The policyholder is not always the same person as the insured, beneficiary, claimant, or premium payer. That distinction matters because insurance contracts often separate ownership, coverage, payment, and benefit rights.
Key Takeaways
- The policyholder owns the insurance policy.
- The insured is the person or property covered by the policy, which may or may not be the policyholder.
- Policyholder rights can include changing beneficiaries, requesting loans, canceling coverage, or filing claims, depending on the policy type.
- Confusing policyholder, insured, and beneficiary roles can create serious planning and claims problems.
How the Role Works
In auto or homeowners insurance, the policyholder is often the same person who is insured. In life insurance, the policyholder may own a policy on another person's life. In business insurance, the policyholder may be a company rather than an individual. In group health insurance, the employer may sponsor the plan while covered employees and dependents have their own rights under plan rules.

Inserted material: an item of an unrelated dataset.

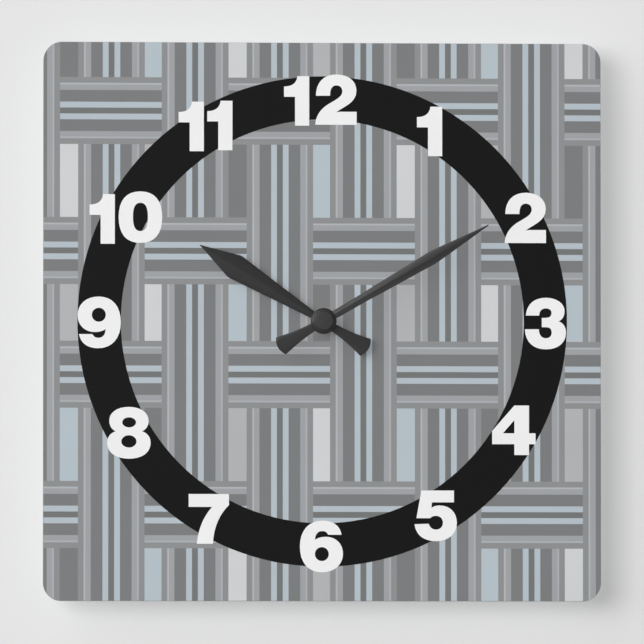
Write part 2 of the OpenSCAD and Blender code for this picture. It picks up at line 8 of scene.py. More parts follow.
import bmesh
import bpy
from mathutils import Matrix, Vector


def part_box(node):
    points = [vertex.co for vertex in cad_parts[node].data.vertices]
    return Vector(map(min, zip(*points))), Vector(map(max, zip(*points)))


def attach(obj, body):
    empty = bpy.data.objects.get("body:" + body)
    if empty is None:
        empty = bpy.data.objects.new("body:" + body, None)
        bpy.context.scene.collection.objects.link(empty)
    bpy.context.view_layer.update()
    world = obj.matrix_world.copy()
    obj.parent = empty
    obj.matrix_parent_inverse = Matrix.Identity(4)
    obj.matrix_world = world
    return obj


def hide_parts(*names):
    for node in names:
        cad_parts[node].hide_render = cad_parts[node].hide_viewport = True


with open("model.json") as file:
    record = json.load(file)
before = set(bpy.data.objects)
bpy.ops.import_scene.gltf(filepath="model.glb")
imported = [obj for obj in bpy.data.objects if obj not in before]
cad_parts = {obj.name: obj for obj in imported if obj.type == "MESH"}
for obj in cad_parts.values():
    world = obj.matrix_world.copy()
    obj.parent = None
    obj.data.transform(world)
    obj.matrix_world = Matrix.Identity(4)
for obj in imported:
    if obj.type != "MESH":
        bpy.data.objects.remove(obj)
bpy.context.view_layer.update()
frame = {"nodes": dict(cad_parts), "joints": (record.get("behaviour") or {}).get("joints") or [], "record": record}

MM = 0.001
ARBOR = Vector(next(j["pos_m"] for j in frame["joints"] if j["name"] == "minute_spin"))

# ------------------------------------------------------------------ places taken from the frame

panel_low, panel_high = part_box("face_panel")
print_low, print_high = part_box("dial_print")

PANEL_W = panel_high.x - panel_low.x
PANEL_CENTRE = (panel_low + panel_high) / 2
CORNER_R = 9 * MM
HOLE_R = 4.15 * MM


def put_in_scene(name, data):
    """An object of the mesh, light or camera."""
    thing = bpy.data.objects.new(name, data)
    bpy.context.scene.collection.objects.link(thing)
    return thing


# ------------------------------------------------------------------ camera

VIEW_AZIMUTH = -3.905  # degrees; the photographer stood a little to the left of the clock and below it
VIEW_ELEVATION = -2.313
VIEW_DISTANCE = 5.32
VIEW_LENS = 608.6
VIEW_SHIFT = (-0.00087, -0.00045)
SENSOR_W = 36


def direction(azimuth, elevation):
    """Azimuth 0 is in front of the dial and 90 to its right, in degrees."""
    azimuth, elevation = math.radians(azimuth), math.radians(elevation)
    return Vector((
        math.sin(azimuth) * math.cos(elevation),
        -math.cos(azimuth) * math.cos(elevation),
        math.sin(elevation)))


def place_camera():
    towards = direction(VIEW_AZIMUTH, VIEW_ELEVATION)
    target = Vector((PANEL_CENTRE.x, panel_low.y, PANEL_CENTRE.z))
    data = bpy.data.cameras.new("view")
    data.lens = VIEW_LENS
    data.sensor_width = SENSOR_W
    data.shift_x, data.shift_y = VIEW_SHIFT
    data.clip_start = 0.1
    data.clip_end = 100
    camera = put_in_scene("view", data)
    camera.location = target + towards * VIEW_DISTANCE
    camera.rotation_euler = (-towards).to_track_quat("-Z", "Y").to_euler()
    bpy.context.scene.camera = camera


# ------------------------------------------------------------------ material helpers

MIX_A, MIX_B, MIX_RESULT = 6, 7, 2  # the colour sockets of a Mix node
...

The policyholder typically receives policy documents, billing notices, renewal notices, and cancellation notices. The policyholder may also have duties such as providing accurate information, paying premiums on time, reporting claims promptly, cooperating with the insurer, and updating the insurer when material facts change.
Policy Roles Compared
Role | What it means | Example |
|---|---|---|
Policyholder | Owns the policy | A parent owns a life policy on their own life. |
Insured | Person, property, or risk covered | The parent is the insured under the life policy. |
Beneficiary | Receives proceeds after a covered event | A child is named to receive the death benefit. |
Premium payer | Pays the bill | A trust or business may pay premiums on a policy it owns. |
Where Confusion Creates Risk
Ownership controls many important policy decisions. A beneficiary generally cannot change the policy. An insured person may not control a policy owned by someone else. A premium payer may not have ownership rights unless also named as policyholder. These distinctions can affect divorce, estate planning, business succession, trust-owned insurance, and claims handling.
The Bottom Line
The policyholder is the owner of the insurance contract. Knowing who holds that role is essential because ownership determines who can control the policy, receive notices, make changes, and carry key responsibilities.